In the listing below, locate the lines bearing the word "finishes". Copy every one of them.

########################################

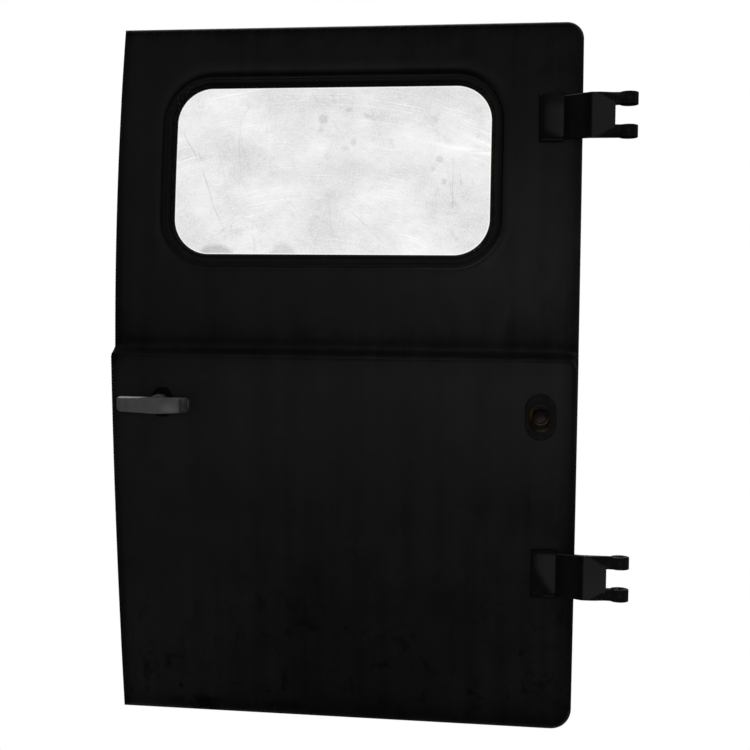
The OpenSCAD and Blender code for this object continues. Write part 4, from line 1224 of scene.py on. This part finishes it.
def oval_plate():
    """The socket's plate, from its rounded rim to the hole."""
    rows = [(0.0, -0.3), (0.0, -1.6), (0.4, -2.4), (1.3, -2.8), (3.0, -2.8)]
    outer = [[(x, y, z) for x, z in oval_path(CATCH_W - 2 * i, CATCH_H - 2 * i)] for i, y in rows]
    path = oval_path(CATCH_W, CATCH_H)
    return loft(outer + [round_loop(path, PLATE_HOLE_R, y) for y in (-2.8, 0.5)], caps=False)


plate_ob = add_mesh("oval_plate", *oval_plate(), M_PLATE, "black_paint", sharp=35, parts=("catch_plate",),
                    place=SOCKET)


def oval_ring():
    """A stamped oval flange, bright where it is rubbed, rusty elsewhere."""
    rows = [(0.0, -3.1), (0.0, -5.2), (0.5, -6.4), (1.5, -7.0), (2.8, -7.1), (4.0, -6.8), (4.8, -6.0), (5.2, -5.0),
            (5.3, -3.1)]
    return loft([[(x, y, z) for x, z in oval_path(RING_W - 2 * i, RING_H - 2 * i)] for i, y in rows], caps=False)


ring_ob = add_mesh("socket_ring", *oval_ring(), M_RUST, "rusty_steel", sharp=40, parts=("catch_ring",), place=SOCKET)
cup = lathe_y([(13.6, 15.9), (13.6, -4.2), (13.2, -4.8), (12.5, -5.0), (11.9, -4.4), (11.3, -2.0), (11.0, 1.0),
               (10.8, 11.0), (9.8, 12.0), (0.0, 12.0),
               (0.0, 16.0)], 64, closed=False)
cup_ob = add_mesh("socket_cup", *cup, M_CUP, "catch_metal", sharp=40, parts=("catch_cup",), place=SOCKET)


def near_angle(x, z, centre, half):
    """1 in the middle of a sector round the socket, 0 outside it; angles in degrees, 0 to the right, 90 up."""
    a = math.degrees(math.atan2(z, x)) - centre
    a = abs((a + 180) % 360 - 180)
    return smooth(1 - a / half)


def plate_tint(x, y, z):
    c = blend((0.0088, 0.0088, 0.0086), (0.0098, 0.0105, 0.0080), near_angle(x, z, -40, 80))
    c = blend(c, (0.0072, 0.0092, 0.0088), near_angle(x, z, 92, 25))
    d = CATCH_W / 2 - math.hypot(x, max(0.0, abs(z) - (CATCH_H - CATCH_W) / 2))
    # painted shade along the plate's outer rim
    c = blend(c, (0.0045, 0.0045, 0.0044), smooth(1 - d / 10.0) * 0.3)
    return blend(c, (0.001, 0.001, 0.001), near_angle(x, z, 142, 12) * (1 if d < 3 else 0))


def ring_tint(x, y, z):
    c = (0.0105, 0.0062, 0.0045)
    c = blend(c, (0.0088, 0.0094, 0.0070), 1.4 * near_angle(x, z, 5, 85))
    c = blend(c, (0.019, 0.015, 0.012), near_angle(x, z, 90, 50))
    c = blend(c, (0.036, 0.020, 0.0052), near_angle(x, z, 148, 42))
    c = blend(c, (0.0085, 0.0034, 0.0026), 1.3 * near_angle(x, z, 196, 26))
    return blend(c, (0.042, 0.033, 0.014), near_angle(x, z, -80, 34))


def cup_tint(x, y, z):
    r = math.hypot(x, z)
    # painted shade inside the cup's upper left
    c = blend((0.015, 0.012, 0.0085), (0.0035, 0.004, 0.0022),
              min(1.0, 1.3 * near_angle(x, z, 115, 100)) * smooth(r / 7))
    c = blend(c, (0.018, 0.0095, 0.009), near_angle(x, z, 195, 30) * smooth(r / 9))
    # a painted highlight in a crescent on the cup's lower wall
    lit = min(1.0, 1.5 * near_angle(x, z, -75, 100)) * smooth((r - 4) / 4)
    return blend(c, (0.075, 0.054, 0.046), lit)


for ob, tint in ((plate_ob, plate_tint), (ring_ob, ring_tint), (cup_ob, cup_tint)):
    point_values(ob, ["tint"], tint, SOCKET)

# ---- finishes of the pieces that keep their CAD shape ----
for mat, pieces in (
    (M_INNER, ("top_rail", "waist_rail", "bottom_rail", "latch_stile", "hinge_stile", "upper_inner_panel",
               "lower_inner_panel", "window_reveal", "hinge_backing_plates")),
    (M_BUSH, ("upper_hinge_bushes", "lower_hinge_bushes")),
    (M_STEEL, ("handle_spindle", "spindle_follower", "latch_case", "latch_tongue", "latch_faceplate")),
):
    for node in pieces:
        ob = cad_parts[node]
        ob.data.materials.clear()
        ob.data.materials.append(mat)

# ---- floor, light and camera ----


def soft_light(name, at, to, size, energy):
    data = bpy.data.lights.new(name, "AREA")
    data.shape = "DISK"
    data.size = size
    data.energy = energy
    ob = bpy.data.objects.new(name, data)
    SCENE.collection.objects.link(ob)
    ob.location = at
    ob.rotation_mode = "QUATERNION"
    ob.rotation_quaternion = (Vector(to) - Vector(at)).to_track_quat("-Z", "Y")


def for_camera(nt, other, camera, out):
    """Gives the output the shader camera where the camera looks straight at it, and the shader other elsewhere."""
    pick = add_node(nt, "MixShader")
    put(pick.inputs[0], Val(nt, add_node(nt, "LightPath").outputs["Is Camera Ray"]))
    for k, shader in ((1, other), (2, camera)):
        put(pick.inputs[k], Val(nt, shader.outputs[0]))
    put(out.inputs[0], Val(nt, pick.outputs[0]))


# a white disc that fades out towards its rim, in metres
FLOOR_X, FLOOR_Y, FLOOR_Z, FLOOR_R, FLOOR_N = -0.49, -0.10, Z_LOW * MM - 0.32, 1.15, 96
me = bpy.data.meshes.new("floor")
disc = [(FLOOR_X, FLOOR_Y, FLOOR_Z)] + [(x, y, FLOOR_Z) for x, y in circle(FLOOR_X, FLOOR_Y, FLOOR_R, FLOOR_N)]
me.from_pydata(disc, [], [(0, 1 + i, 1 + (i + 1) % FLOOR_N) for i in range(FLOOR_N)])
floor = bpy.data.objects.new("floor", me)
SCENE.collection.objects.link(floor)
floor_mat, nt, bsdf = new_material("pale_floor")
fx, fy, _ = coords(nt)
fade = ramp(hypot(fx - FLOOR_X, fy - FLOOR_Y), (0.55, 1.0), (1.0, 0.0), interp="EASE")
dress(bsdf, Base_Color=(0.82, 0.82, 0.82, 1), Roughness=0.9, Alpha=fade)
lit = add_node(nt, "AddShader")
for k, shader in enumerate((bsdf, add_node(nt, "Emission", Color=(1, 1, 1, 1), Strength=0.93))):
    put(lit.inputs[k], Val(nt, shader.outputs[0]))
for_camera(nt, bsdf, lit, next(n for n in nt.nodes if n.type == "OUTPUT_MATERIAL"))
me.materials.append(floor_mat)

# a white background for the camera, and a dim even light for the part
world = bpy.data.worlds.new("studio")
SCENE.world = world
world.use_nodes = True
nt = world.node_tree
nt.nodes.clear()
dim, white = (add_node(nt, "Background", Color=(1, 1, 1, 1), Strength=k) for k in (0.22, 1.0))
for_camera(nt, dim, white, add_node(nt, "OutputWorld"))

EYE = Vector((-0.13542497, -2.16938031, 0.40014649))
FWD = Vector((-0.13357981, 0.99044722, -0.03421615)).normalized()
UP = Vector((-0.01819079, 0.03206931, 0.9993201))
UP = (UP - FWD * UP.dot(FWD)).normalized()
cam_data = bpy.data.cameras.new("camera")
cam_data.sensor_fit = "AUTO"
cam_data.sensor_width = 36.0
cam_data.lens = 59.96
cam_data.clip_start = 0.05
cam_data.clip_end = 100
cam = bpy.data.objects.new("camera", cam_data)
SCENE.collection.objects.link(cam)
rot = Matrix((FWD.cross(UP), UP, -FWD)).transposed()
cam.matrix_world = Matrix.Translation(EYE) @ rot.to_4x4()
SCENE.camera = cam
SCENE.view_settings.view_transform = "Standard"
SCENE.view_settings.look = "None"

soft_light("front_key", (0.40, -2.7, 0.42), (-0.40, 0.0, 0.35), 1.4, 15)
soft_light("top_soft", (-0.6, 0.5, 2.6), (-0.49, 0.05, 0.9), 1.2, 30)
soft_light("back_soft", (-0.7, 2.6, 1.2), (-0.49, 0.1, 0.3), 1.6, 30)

########################################

» Result of the exercise:
The OpenSCAD and Blender code for this object continues. Write part 4, from line 1224 of scene.py on. This part finishes it.
# ---- finishes of the pieces that keep their CAD shape ----